Acórdão nº 675/04.1BELSB de Tribunal Central Administrativo Sul, 09 de Julho de 2020

Magistrado ResponsávelJORGE CORTÊS
Data da Resolução09 de Julho de 2020
EmissorTribunal Central Administrativo Sul

Acórdão I- Relatório J………………….., melhor identificado nos autos, deduziu impugnação Judicial contra o acto de liquidação adicional do IRS de 1999 e juros compensatórios, peticionando a nulidade da liquidação. O Tribunal Tributário de Lisboa, por sentença proferida em 29 de Outubro de 2019, julgou procedente a Impugnação, determinando a anulação da liquidação de IRS do exercício de 1999. Desta sentença foi interposto recurso pela Fazenda Pública. Nas correspondentes conclusões, a recorrente alega em síntese nos termos seguintes: «A. Visa o presente recurso demonstrar à evidência o desacerto dos supracitados excertos da douta decisão, a qual deriva não só da incorrecta percepção e valoração da factualidade, como também da errónea interpretação e violação do artigo 2.º do CIRS e do artigo 74.º da LGT.

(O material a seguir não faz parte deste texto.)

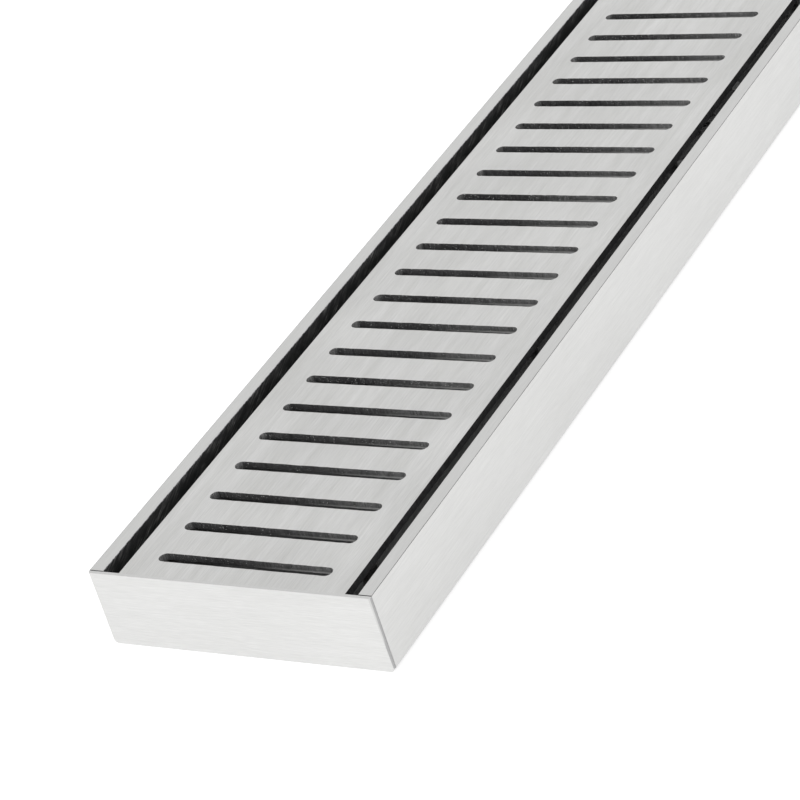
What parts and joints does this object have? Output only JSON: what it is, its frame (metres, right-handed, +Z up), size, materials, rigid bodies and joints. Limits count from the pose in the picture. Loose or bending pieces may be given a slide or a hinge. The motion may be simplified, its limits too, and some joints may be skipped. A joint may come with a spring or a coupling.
{
  "type": "linear floor drain",
  "caption": "Shallow open channel drain for a floor, in brushed stainless steel, with a slotted grate that lifts out and a middle outlet with a strainer.",
  "frame": {"origin": "middle of the drain's length and width, in the plane that the channel's base lies on", "axes": "+X across the channel to its right side, +Y along the channel from the near end to the far end, +Z up out of the floor"},
  "size_m": [0.1, 0.6, 0.027],
  "materials": {
    "brushed_stainless": "stainless steel sheet, belt-brushed along its length",
    "plain_stainless": "stainless steel, plain mill or turned surface",
    "rubber": "moulded black rubber, matt"
  },
  "bodies": {
    "channel": {"channel_tray": "brushed_stainless", "near_end_plate": "brushed_stainless", "far_end_plate": "brushed_stainless", "right_rim_strip": "brushed_stainless", "left_rim_strip": "brushed_stainless", "outlet_collar": "plain_stainless", "outlet_seal": "rubber"},
    "grate": {"grate_plate": "brushed_stainless", "grate_leg_left_1": "plain_stainless", "grate_leg_left_2": "plain_stainless", "grate_leg_left_3": "plain_stainless", "grate_leg_left_4": "plain_stainless", "grate_leg_left_5": "plain_stainless", "grate_leg_left_6": "plain_stainless", "grate_leg_right_1": "plain_stainless", "grate_leg_right_2": "plain_stainless", "grate_leg_right_3": "plain_stainless", "grate_leg_right_4": "plain_stainless", "grate_leg_right_5": "plain_stainless", "grate_leg_right_6": "plain_stainless", "leg_cap_left_1": "rubber", "leg_cap_left_2": "rubber", "leg_cap_left_3": "rubber", "leg_cap_left_4": "rubber", "leg_cap_left_5": "rubber", "leg_cap_left_6": "rubber", "leg_cap_right_1": "rubber", "leg_cap_right_2": "rubber", "leg_cap_right_3": "rubber", "leg_cap_right_4": "rubber", "leg_cap_right_5": "rubber", "leg_cap_right_6": "rubber"},
    "strainer": {"strainer_disc": "plain_stainless", "strainer_knob": "plain_stainless"}
  },
  "joints": [
    {"name": "grate_lift", "type": "slide", "parent": "channel", "child": "grate", "axis": [0, 0, 1], "range_m": [0, 0.06]},
    {"name": "strainer_lift", "type": "slide", "parent": "channel", "child": "strainer", "axis": [0, 0, 1], "range_m": [0, 0.01]}
  ]
}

  1. No caso das correções efetuadas, inconforma-se a Fazenda Pública com os segmentos da decisão e sua fundamentação, que estão na base do decaimento da Fazenda nos presentes autos impugnatórios.

  2. Decidiu o douto tribunal a quo, na sentença ora recorrida, que a AT não coligiu os elementos suficientes que permitissem a emissão da liquidação impugnada. É com esta conclusão e com a fundamentação expressa na sentença, de que se recorre que a Fazenda Pública não pode deixar de dissentir.

  3. Ao contrário da decisão recorrida, considera a Fazenda Pública, que não foi produzida prova que, de forma minimamente concreta ou credível, permita estabelecer com fiabilidade que efectivamente estamos perante ajudas de custo, pois estas encontram-se insuficientemente justificadas, pelo Impugnante, que não apresentou provas concludentes que aqueles valores foram pagos por deslocações efetivas.

  4. Acrescendo que a própria entidade patronal interpôs uma ação cível contra o Impugnante, de forma também a poder anular as contrapartidas financeiras nos termos do Acordo Revogatório assinado em 16/04/1997, entre a D………., C.R.L., titular do estabelecimento de ensino "Universidade Moderna", e o ora Impugnante, sendo atribuída ao Impugnante, a título vitalício, uma pensão de reforma, sob a forma de um cartão de crédito no valor de 200.000$00 (€997,60), catorze meses por ano (clausula 3ª), e ainda, entre outras regalias, o pagamento de despesas telefónicas até ao limite de 240.000$00 (€1197,11), com o mesmo carácter vitalício (clausula 5ª), apenas como correspondência disponibilidade para dar pareceres ou elaborar informações, dentro da sua especialidade, quando solicitadas pelo Magnifico Reitor, ou para com este colaborar.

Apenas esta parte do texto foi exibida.